# Atividade 1

Escolher qualquer corpus (conjunto de documentos) ou livro de até 100 MB
em português e extrair as seguintes informaçoes:

- Quantidade de palavras distintas;
- Histograma das palavras;
- Histograma de prefixos de tamanho (1,2,3,4 e 5)
- Histograma de sufixos de tamanho (1,2,3,4 e 5)

O Corpus pode ser encontrado na pasta Corpus do projeto 1.

# Observação

O código abaixo foi escrito apenas com python 3 e as bibliotecas "os" para ler arquivos de uma pasta e "matlotlib" para criar o gráfico de frequências de palavras.

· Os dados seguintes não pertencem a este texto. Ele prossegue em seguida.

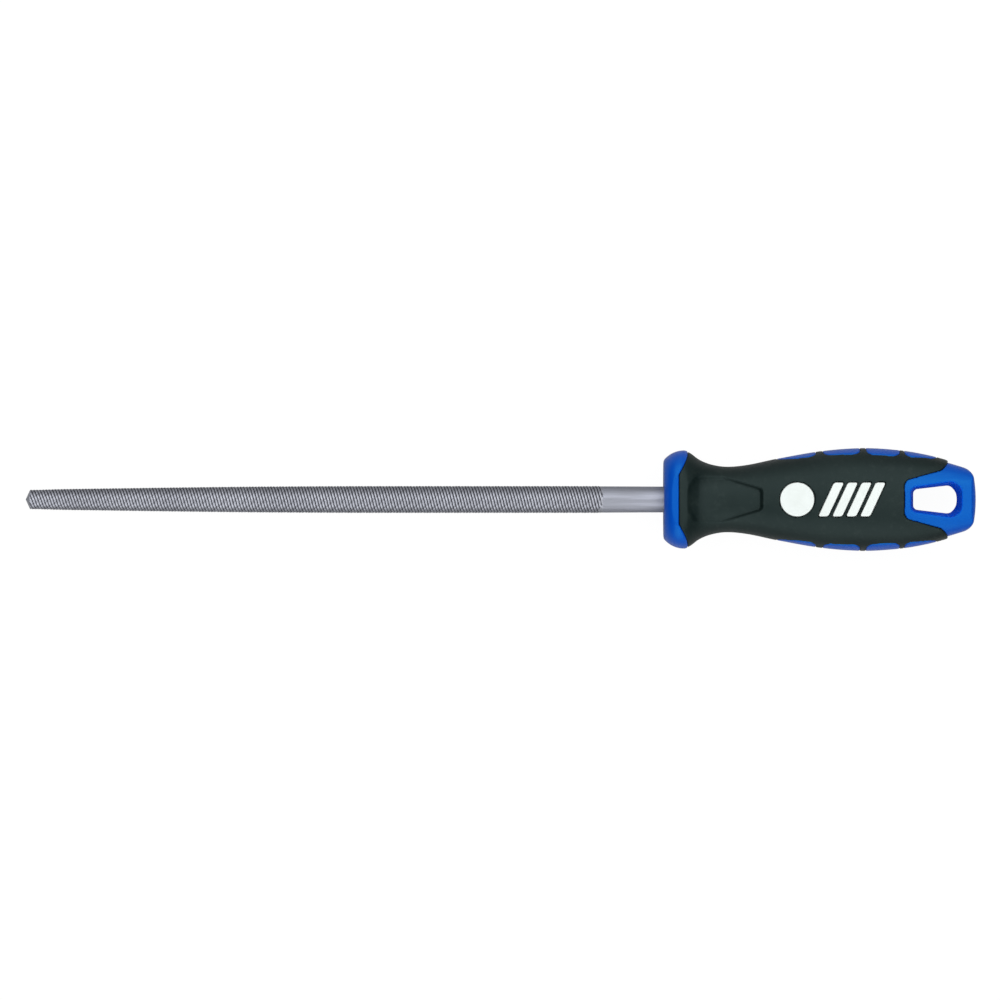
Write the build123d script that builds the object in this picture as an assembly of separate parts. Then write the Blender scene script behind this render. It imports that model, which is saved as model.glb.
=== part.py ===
"""Round hand file with a two-component handle, in millimetres.

The tool lies along X. The origin is on the blade's axis, in the plane of the collar's front face.
-X points to the blade's tip, +X to the butt of the handle, Y is across the wide side of the
handle and Z is through its thickness, with the badge on the +Z face.
"""

from build123d import *
import math
import os

# ---- blade: one piece of steel, cut body, plain neck and tang ----
BLADE_LENGTH = 250.0
TIP_CONE_LENGTH = 1.75
TIP_RADIUS = 3.83
BODY_RADIUS = 5.3
TAPER_MIDDLE = 60.0
TAPER_MIDDLE_RADIUS = 4.8
TAPER_START_SLOPE = 0.0175
TAPER_END = 140.0
NECK_LENGTH = 23.3
NECK_RUNOUT = 0.6  # length of the step from the cut body down to the neck
NECK_RADIUS = 5.15
NECK_END_RADIUS = 5.05
NECK_SEAT = 4.0
SHOULDER_LENGTH = 3.0
TANG_START = 5.0
TANG_LENGTH = 60.0
TANG_ROOT_WIDTH = 6.6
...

Para observar o relatório elaborado com base neste projeto confira a página no meu site pessoal: 


In [None]:
# Import necessary libraries
import os
import matplotlib.pyplot as plt

In [None]:
def load_filepaths(path):
    '''
    Loads all the filepaths in a directory into a list
    path: path to the directory
    '''
    filepaths = []
    for root, dirs, files in os.walk(path):
        for filename in files:
            if filename.endswith(".txt"):
                filepaths.append(os.path.join(root, filename))
    return filepaths

In [None]:
def read_txt(filepath):
    '''
    Opens a text file and reads its data
    filepath: path to the text file
    '''
    with open(filepath, "r", encoding="ISO-8859-1") as f:
        data = f.read()
    return data

In [None]:
def split_text(text):
    '''
    Splits the text into a list of words in lowercase
    text: text to be split
    '''
    words = text.split()
    words = [word.lower() for word in words if word.isalpha()]
    return words

In [None]:

def count_words(words):
    '''
    Count the number of times each word appears in a list of words
    words: list of words
    '''
    word_counts = {}
    for word in words:
        if word in word_counts:
            word_counts[word] += 1
        else:
            word_counts[word] = 1
    word_counts = sorted(word_counts.items(), key=lambda x: x[1], reverse=True)
    return word_counts

In [None]:
def plot_histogram(word_counts, filename):
    '''
    Plots a histogram of the word counts
    word_counts: list of word counts
    filename: name of the file to be in the title the histogram
    '''
    word_counts.reverse() # Reverse the list to present the most common word first 
    words, counts = zip(*word_counts)
    plt.barh(words, counts)
    plt.title(filename + "\n Word Frequency")
    plt.xlabel("Count")
    plt.ylabel("Word")
    plt.show()

In [None]:
def get_n_letter_prefix(words, n):
    '''
    Get the n-letter prefixes of a list of words
    words: list of words
    n: number of letters in the prefix
    '''
    prefixes = []
    for word in words:
        if not len(word[0:n]) < n:
            prefixes.append(word[0:n])
    return prefixes

In [None]:
def get_n_letter_sufix(words, n):
    '''
    Get the n-letter sufixes of a list of words
    words: list of words
    n: number of letters in the sufixes
    '''
    prefixes = []
    for word in words:
        if not len(word[-n:]) < n:
            prefixes.append(word[-n:])
    return prefixes

In [None]:
# Read the whole corpus and create a list of words
text = ""
for file in filepaths:
    text += read_txt(file)
words = split_text(text)

In [None]:
# plot a histogram of the word frequency and word for the top 20 words that appears in ethe whole corpus
plot_histogram(count_words(words)[0:20], "Corpus")

In [None]:
# plot a histogram of the word frequency and word for the top 20 n-letter prefixes that appears in ethe whole corpus
for i in range(1,6):
    prefixes = get_n_letter_prefix(words, i)
    prefixes = count_words(prefixes)[0:20]
    plot_histogram(prefixes, f"Corpus | {i}-letter prefixes")

In [None]:
# plot a histogram of the word frequency and word for the top 20 n-letter sufixes that appears in ethe whole corpus
for i in range(1,6):
    sufixes = get_n_letter_sufix(words, i)
    sufixes = count_words(sufixes)[0:20]
    plot_histogram(sufixes, f"Corpus | {i}-letter prefixes")

In [None]:
# plot a histogram of the word frequency and word for the top 20 words that appears in each document in the corpus
filepaths = load_filepaths("./corpus")
for file in filepaths:
    text = read_txt(file)
    words = split_text(text)
    words = count_words(words)[0:20]
    words.reverse()
    filename = os.path.basename(file).rsplit('.', 1)[0]
    plot_histogram(words, filename)